MEETING OF SOLAR WINDS AND INTERSTELLAR SPACE

The heliopause is the outermost boundary of the solar wind, where the interstellar medium restricts the outward flow of the solar wind and confines it within a magnetic bubble called the heliosphere.

The solar wind is made up of electrically charged atomic particles, composed primarily of ionized hydrogen, that stream outward from the Sun.

This is the perceived "edge of the solar system" that the Voyager Instellar Mission is hoped to return new and exciting information about. As the Voyager cruises gracefully in the solar wind, its fields, particles and waves instruments are studying the space around them. In May 1993, scientists concluded that the plasma wave experiment was picking up radio emissions that originate at the heliopause -- the outer edge of our solar system.

Exactly where the heliopause is has been one of the great unanswered questions in space physics. By studying the radio emissions, scientists now theorize the heliopause exists some 90 to 120 astronomical units (AU) from the Sun. (One AU is equal to 150 million kilometers (93 million miles), or the distance from the Earth to the Sun.

Except near some of the planets, interplanetary space is filled with the Sun's magnetic field. Its interactions with the solar wind are very complicated. Within a few solar radii of the Sun the magnetic field determines the flow of the solar wind; much of the flow is trapped in magnetic loops. But some regions of the Sun's magnetic field are open allowing the solar wind to escape. Farther out the plasma dominates and the magnetic field is entrained in the particle flow.

As the solar wind moves out into space, it creates a magnetized bubble of hot plasma around the Sun, called the heliosphere. Eventually, the expanding solar wind encounters the charged particles and magnetic field in the interstellar gas. The boundary created between the solar wind and interstellar gas is the heliopause. The precise shape and location of the heliopause is not known but it is probably similar in shape to the Earth's magnetosphere and the bow shock is probably about 110 - 160 AU from the Sun.

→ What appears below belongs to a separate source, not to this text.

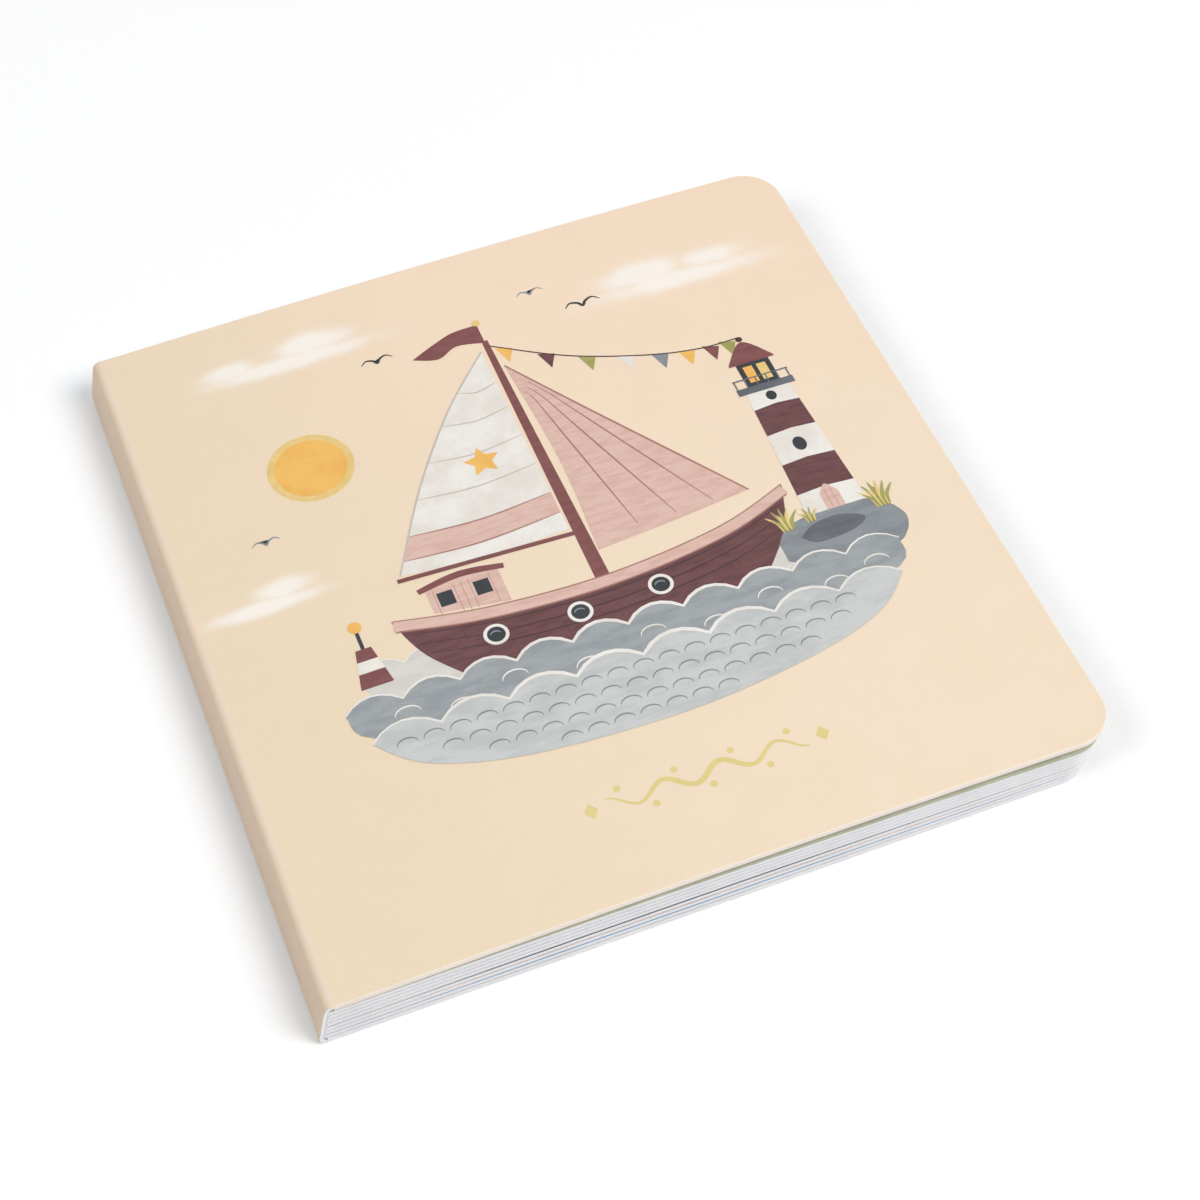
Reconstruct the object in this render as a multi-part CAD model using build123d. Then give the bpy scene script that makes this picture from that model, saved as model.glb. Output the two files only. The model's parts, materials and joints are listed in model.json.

The interstallar medium surrounding us currently is of low density, and contains mainly neutral hydrogen. It has been estimated that as our Sun rotates around the galactic centre (T=200 million years) it will also hit regions with higher density and more molecular hydrogen. This could lead to modifications to the heliospheric structure, and changes in the cosmic ray fluxes.

The highest energy particles in the interplanetary medium are called cosmic rays. Some are of solar origin; the most energetic, however, originate in some other unknown and very energetic processes outside our solar system.

The interaction of the solar wind, the Earth's magnetic field and the Earth's upper atmosphere causes the aurora. Other planets with significant magnetic fields, especially Jupiter, have similar effects.

Scientists speculate that Voyager 1 will reach the "edge of our solar system" within the decade.